→ **RECORD EXCERPTS**:
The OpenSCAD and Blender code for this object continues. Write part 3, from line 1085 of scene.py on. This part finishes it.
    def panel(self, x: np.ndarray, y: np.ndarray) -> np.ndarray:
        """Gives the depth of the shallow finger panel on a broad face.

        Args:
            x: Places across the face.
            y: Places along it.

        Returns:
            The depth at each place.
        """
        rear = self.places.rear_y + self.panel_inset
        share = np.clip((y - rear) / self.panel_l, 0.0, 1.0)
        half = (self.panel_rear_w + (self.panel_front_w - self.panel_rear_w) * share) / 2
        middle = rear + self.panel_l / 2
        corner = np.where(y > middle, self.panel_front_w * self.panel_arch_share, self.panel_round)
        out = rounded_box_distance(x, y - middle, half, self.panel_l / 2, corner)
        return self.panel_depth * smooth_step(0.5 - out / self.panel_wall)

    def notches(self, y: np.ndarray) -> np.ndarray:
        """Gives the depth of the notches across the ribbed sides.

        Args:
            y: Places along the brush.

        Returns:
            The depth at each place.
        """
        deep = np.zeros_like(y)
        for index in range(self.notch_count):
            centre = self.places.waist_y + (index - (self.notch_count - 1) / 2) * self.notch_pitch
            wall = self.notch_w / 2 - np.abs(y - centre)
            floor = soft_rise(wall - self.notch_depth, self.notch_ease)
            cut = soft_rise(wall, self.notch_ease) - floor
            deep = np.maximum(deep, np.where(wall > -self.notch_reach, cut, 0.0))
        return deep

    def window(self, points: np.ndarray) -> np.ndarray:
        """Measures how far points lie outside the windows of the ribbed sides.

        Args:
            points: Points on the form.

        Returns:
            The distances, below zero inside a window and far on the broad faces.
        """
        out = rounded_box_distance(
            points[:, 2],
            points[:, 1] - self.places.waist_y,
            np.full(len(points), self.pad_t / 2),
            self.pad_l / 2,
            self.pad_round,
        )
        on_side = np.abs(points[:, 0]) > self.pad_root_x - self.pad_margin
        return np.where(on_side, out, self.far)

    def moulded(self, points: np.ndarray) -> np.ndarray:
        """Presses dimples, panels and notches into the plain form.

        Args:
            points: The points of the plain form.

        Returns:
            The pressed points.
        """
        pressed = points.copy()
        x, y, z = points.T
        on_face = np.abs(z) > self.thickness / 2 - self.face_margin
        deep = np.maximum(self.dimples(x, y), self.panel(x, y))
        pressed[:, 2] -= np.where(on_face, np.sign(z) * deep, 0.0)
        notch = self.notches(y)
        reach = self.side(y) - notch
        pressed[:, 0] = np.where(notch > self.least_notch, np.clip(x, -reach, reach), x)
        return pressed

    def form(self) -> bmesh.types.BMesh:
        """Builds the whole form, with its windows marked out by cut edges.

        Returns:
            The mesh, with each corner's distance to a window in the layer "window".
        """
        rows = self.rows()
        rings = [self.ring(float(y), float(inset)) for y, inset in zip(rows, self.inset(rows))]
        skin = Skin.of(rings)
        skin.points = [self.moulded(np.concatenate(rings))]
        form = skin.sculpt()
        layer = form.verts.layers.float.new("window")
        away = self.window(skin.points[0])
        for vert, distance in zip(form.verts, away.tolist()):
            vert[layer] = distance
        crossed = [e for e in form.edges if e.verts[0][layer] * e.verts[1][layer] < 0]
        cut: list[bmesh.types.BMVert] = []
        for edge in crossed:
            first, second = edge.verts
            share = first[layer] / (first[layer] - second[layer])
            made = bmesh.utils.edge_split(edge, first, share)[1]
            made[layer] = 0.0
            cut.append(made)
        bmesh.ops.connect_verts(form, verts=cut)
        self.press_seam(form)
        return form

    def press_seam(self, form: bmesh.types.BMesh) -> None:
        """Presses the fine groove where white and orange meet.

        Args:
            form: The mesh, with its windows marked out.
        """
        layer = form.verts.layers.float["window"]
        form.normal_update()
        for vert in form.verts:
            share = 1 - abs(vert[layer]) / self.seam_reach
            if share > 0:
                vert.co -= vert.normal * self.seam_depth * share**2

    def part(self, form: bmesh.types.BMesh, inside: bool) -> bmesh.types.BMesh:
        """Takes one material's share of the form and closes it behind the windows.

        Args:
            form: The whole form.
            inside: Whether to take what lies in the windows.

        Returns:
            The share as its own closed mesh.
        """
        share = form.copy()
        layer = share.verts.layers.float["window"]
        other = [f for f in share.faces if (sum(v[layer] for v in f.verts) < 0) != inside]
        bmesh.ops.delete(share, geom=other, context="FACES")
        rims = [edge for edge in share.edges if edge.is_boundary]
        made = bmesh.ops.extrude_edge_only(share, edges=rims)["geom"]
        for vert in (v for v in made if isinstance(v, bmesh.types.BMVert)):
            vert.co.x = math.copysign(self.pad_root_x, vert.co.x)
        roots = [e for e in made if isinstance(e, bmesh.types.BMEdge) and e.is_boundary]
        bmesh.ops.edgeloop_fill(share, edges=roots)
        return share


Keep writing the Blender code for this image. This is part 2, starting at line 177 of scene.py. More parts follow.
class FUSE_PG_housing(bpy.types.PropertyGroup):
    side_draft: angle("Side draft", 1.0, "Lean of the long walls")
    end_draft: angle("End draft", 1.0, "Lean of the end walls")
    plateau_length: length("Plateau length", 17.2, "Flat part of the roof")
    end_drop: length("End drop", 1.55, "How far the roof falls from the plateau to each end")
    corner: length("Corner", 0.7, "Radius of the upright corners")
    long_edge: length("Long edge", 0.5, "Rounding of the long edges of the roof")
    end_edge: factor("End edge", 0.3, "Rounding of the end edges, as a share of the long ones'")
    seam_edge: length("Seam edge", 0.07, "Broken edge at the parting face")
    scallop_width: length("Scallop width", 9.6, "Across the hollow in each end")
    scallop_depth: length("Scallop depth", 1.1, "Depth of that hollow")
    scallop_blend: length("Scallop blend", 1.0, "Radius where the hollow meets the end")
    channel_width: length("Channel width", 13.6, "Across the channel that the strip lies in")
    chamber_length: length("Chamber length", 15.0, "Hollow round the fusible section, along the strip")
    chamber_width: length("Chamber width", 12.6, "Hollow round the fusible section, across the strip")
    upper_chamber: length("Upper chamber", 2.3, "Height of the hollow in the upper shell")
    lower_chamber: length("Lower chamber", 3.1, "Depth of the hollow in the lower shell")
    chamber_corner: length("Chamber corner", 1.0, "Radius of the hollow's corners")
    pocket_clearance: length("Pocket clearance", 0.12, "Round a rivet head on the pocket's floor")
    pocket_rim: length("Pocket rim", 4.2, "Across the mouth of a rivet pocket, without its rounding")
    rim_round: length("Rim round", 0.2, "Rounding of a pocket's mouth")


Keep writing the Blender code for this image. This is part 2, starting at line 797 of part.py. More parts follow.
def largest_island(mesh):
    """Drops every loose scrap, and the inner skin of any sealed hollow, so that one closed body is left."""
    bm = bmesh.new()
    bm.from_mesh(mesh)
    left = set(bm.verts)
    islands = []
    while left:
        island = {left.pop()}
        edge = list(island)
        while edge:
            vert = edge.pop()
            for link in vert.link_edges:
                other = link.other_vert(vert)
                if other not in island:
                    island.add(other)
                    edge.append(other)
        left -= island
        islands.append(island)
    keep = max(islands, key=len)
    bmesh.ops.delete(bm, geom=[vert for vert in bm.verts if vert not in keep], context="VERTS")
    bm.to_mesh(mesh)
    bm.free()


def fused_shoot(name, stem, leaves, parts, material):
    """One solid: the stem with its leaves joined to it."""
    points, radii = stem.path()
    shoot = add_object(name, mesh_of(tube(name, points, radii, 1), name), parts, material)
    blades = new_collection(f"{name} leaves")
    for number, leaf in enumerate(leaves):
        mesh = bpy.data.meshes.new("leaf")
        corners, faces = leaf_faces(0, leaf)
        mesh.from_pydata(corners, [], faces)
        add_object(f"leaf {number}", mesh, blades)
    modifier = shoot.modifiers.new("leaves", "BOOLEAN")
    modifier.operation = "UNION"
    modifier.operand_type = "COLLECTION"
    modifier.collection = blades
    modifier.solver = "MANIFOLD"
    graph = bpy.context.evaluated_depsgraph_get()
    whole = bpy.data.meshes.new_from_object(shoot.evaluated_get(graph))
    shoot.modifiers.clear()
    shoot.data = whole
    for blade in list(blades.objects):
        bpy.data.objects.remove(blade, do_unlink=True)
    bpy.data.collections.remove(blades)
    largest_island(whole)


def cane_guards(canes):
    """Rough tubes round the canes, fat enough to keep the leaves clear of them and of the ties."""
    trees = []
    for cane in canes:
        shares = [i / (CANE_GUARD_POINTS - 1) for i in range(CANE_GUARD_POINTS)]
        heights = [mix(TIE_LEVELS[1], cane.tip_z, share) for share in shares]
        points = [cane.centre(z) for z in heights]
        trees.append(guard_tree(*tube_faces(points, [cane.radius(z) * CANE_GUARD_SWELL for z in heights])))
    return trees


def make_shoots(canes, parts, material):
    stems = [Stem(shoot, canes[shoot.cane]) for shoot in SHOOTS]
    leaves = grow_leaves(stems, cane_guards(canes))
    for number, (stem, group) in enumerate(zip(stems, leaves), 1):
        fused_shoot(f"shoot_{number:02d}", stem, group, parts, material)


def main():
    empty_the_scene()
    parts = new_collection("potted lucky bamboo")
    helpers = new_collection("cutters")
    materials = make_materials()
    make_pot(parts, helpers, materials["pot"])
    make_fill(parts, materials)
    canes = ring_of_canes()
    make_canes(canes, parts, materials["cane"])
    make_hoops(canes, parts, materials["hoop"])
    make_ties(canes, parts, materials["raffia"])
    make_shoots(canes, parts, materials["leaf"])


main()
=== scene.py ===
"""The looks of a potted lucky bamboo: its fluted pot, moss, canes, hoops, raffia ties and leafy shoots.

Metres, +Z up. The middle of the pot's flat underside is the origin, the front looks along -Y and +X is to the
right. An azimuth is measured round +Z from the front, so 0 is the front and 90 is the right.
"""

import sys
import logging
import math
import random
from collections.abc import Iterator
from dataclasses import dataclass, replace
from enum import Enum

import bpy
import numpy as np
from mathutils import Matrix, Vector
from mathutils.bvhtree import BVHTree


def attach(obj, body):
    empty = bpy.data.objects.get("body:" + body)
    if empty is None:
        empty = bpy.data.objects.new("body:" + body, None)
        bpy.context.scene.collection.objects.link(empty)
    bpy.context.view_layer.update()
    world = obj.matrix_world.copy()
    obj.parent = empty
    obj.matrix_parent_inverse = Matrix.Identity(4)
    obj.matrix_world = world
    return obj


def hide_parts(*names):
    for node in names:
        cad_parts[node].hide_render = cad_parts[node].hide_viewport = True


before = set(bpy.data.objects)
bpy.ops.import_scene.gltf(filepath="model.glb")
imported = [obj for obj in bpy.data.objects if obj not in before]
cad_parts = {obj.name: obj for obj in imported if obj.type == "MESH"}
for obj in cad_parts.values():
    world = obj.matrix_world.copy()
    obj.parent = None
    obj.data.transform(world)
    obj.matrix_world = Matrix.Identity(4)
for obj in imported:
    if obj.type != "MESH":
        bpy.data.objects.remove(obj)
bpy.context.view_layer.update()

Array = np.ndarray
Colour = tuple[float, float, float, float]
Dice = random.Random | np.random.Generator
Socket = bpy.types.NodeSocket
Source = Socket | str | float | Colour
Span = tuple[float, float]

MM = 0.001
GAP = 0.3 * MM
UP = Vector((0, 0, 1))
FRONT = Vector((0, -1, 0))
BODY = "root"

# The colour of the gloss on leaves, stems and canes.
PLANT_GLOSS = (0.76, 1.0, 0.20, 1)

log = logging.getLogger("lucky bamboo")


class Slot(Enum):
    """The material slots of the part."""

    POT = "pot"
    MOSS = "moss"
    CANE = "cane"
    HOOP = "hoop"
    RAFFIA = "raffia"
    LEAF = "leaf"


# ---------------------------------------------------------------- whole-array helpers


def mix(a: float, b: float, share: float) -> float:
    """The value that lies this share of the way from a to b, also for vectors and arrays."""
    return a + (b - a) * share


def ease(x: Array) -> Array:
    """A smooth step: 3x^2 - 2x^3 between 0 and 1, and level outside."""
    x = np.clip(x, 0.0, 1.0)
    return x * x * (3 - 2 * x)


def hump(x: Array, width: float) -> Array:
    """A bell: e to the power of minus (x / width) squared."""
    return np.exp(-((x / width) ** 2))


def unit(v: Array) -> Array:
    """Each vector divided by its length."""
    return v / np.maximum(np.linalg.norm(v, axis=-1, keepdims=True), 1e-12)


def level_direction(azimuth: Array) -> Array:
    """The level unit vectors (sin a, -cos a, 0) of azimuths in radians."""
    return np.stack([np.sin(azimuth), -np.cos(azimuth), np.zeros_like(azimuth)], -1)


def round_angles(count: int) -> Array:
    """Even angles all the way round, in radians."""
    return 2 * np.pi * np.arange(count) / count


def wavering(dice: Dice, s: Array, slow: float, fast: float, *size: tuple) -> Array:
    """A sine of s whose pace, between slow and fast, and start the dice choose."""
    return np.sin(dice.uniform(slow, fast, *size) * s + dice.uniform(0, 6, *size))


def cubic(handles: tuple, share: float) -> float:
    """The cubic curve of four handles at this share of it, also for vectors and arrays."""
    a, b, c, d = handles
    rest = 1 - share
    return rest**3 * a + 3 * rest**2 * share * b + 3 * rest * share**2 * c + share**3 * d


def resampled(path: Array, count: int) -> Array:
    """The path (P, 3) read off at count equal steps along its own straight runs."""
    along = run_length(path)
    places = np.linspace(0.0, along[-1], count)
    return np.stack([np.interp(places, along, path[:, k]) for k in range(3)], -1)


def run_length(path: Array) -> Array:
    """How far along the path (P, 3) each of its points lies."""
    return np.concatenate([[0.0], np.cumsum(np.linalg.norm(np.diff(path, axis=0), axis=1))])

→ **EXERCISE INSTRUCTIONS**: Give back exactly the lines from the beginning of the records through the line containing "return self.panel_depth *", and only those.

→ **EXERCISE RESULT**:
The OpenSCAD and Blender code for this object continues. Write part 3, from line 1085 of scene.py on. This part finishes it.
    def panel(self, x: np.ndarray, y: np.ndarray) -> np.ndarray:
        """Gives the depth of the shallow finger panel on a broad face.

        Args:
            x: Places across the face.
            y: Places along it.

        Returns:
            The depth at each place.
        """
        rear = self.places.rear_y + self.panel_inset
        share = np.clip((y - rear) / self.panel_l, 0.0, 1.0)
        half = (self.panel_rear_w + (self.panel_front_w - self.panel_rear_w) * share) / 2
        middle = rear + self.panel_l / 2
        corner = np.where(y > middle, self.panel_front_w * self.panel_arch_share, self.panel_round)
        out = rounded_box_distance(x, y - middle, half, self.panel_l / 2, corner)
        return self.panel_depth * smooth_step(0.5 - out / self.panel_wall)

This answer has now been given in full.